As the most successful cryptocurrency to date, Bitcoin constitutes a target of choice for attackers. While many attack vectors have already been uncovered, one important vector has been left out though: attacking the currency via the Internet routing infrastructure itself. Indeed, by manipulating routing advertisements (BGP hijacks) or by naturally intercepting traffic, Autonomous Systems (ASes) can intercept and manipulate a large fraction of Bitcoin traffic. This paper presents the first taxonomy of routing attacks and their impact on Bitcoin, considering both small-scale attacks, targeting individual nodes, and large-scale attacks, targeting the network as a whole.
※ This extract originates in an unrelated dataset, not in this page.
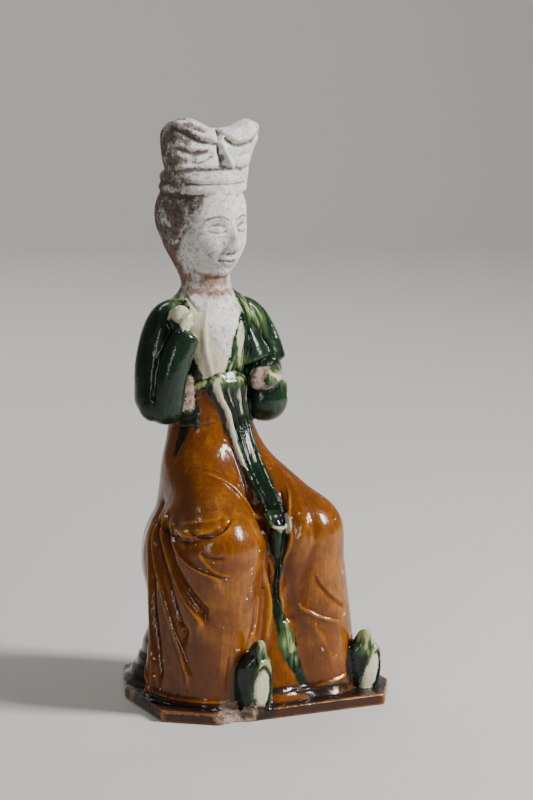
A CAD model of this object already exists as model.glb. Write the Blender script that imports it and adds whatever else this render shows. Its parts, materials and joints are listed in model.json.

While challenging, we show that two key properties make routing attacks practical: (i) the efficiency of routing manipulation; and (ii) the significant centralization of Bitcoin in terms of mining and routing. Specifically, we find that any network attacker can hijack few (\textbackslashtextless;100) BGP prefixes to isolate 50% of the mining power-even when considering that mining pools are heavily multi-homed. We also show that on-path network attackers can considerably slow down block propagation by interfering with few key Bitcoin messages. We demonstrate the feasibility of each attack against the deployed Bitcoin software. We also quantify their effectiveness on the current Bitcoin topology using data collected from a Bitcoin supernode combined with BGP routing data. The potential damage to Bitcoin is worrying. By isolating parts of the network or delaying block propagation, attackers can cause a significant amount of mining power to be wasted, leading to revenue losses and enabling a wide range of exploits such as double spending. To prevent such effects in practice, we provide both short and long-term countermeasures, some of which can be deployed immediately.